[3D code data]
----------------

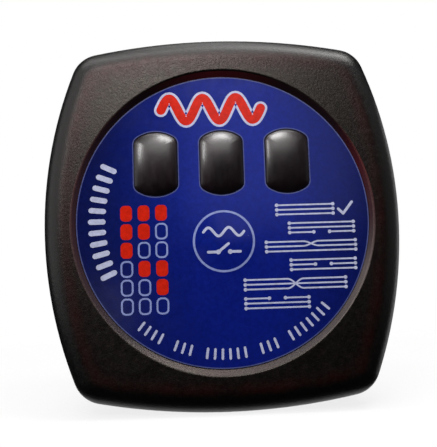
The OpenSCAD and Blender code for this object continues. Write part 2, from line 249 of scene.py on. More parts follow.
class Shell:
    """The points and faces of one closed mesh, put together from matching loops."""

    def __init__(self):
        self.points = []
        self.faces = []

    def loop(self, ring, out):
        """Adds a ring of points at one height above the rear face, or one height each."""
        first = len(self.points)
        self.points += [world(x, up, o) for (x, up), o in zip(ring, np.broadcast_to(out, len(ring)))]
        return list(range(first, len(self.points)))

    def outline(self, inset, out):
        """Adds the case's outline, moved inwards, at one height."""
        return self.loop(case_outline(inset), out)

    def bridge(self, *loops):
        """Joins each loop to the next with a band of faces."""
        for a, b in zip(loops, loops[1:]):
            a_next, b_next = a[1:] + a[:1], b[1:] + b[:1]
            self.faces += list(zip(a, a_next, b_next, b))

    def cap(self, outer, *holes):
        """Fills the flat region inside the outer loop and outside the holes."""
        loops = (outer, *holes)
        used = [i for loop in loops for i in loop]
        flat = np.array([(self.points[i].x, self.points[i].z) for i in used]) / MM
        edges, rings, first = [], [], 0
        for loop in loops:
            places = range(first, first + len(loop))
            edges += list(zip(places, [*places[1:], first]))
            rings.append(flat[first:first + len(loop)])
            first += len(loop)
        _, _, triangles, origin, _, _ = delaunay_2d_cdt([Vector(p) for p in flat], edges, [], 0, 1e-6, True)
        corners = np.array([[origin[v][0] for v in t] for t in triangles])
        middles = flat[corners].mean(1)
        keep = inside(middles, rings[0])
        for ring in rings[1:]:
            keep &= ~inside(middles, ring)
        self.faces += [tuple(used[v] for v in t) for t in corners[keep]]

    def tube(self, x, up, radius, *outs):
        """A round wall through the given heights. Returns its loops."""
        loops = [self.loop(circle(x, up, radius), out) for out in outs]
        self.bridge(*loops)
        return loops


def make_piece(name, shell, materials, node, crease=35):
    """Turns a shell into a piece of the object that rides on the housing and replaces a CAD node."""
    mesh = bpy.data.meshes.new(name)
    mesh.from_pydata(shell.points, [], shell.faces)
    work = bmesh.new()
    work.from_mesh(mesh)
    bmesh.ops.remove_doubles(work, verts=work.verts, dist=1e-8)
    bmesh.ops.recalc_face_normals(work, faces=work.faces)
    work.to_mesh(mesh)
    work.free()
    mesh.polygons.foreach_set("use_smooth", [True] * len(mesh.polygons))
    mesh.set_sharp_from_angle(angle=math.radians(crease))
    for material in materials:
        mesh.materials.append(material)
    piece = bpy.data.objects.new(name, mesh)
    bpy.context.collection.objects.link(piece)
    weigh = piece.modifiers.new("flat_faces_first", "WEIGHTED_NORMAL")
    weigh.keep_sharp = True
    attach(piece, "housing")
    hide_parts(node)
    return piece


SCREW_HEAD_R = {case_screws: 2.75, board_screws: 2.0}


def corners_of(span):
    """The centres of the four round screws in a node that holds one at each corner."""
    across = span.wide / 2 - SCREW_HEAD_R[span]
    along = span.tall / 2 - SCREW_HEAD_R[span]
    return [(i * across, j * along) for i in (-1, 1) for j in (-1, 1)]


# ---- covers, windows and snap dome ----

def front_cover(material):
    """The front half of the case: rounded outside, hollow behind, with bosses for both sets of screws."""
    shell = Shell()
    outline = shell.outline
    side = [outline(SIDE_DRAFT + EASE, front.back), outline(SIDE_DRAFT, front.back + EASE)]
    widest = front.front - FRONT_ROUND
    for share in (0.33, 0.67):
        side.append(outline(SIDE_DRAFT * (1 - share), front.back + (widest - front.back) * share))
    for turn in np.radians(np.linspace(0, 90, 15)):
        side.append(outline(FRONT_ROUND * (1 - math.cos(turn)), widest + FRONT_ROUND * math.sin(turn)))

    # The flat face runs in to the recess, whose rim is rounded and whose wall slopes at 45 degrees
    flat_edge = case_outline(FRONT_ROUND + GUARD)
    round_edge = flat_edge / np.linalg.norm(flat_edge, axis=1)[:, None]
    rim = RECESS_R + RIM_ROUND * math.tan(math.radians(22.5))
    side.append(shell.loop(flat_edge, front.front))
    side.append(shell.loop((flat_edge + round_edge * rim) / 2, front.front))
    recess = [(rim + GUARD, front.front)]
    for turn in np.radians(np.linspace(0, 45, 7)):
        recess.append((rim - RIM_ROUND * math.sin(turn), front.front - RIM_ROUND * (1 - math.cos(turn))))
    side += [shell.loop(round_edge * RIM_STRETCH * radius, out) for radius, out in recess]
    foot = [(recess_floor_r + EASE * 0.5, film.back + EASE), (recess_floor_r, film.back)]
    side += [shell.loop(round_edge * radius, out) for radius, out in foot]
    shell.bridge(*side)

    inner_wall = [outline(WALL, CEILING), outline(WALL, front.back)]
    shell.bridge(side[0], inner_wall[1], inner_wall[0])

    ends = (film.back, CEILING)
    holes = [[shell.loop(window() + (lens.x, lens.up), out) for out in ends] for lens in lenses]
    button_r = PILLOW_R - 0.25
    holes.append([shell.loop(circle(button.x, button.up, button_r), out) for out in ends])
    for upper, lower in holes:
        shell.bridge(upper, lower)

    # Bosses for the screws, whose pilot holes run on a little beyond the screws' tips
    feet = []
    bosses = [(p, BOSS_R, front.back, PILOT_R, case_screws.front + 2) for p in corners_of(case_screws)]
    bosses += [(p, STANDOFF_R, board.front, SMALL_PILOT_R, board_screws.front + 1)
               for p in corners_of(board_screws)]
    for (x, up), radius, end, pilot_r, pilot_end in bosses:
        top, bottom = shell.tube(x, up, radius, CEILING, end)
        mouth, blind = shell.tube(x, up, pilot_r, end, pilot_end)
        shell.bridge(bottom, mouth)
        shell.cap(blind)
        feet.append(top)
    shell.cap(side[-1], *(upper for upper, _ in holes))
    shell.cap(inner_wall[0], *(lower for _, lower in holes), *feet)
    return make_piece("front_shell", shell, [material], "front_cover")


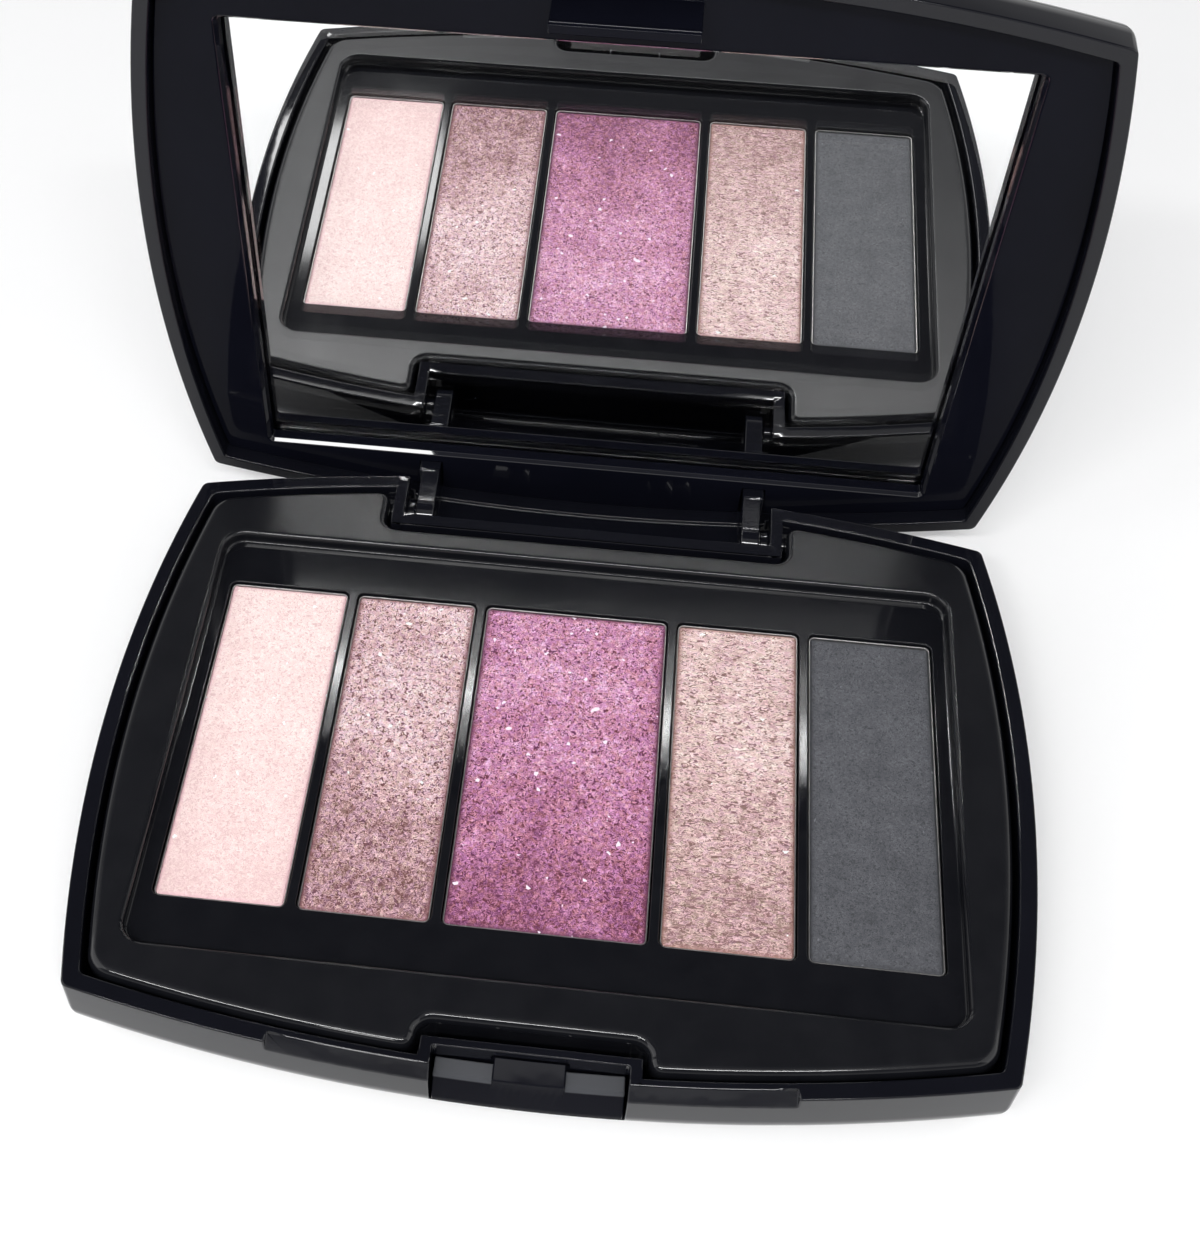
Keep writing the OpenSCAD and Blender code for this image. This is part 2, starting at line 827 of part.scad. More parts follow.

----------------

◆ What the task asks
Print from the first line through the line that contains "return loops", please, including both, and leave out every line outside that stretch.

◆ Task response
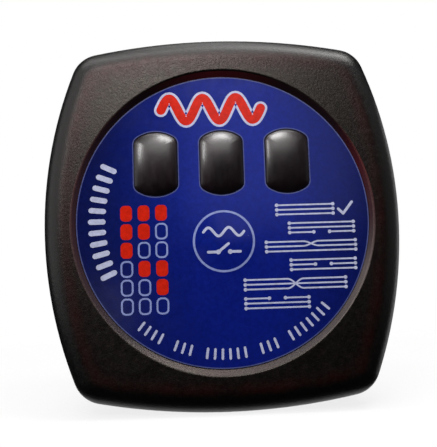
The OpenSCAD and Blender code for this object continues. Write part 2, from line 249 of scene.py on. More parts follow.
class Shell:
    """The points and faces of one closed mesh, put together from matching loops."""

    def __init__(self):
        self.points = []
        self.faces = []

    def loop(self, ring, out):
        """Adds a ring of points at one height above the rear face, or one height each."""
        first = len(self.points)
        self.points += [world(x, up, o) for (x, up), o in zip(ring, np.broadcast_to(out, len(ring)))]
        return list(range(first, len(self.points)))

    def outline(self, inset, out):
        """Adds the case's outline, moved inwards, at one height."""
        return self.loop(case_outline(inset), out)

    def bridge(self, *loops):
        """Joins each loop to the next with a band of faces."""
        for a, b in zip(loops, loops[1:]):
            a_next, b_next = a[1:] + a[:1], b[1:] + b[:1]
            self.faces += list(zip(a, a_next, b_next, b))

    def cap(self, outer, *holes):
        """Fills the flat region inside the outer loop and outside the holes."""
        loops = (outer, *holes)
        used = [i for loop in loops for i in loop]
        flat = np.array([(self.points[i].x, self.points[i].z) for i in used]) / MM
        edges, rings, first = [], [], 0
        for loop in loops:
            places = range(first, first + len(loop))
            edges += list(zip(places, [*places[1:], first]))
            rings.append(flat[first:first + len(loop)])
            first += len(loop)
        _, _, triangles, origin, _, _ = delaunay_2d_cdt([Vector(p) for p in flat], edges, [], 0, 1e-6, True)
        corners = np.array([[origin[v][0] for v in t] for t in triangles])
        middles = flat[corners].mean(1)
        keep = inside(middles, rings[0])
        for ring in rings[1:]:
            keep &= ~inside(middles, ring)
        self.faces += [tuple(used[v] for v in t) for t in corners[keep]]

    def tube(self, x, up, radius, *outs):
        """A round wall through the given heights. Returns its loops."""
        loops = [self.loop(circle(x, up, radius), out) for out in outs]
        self.bridge(*loops)
        return loops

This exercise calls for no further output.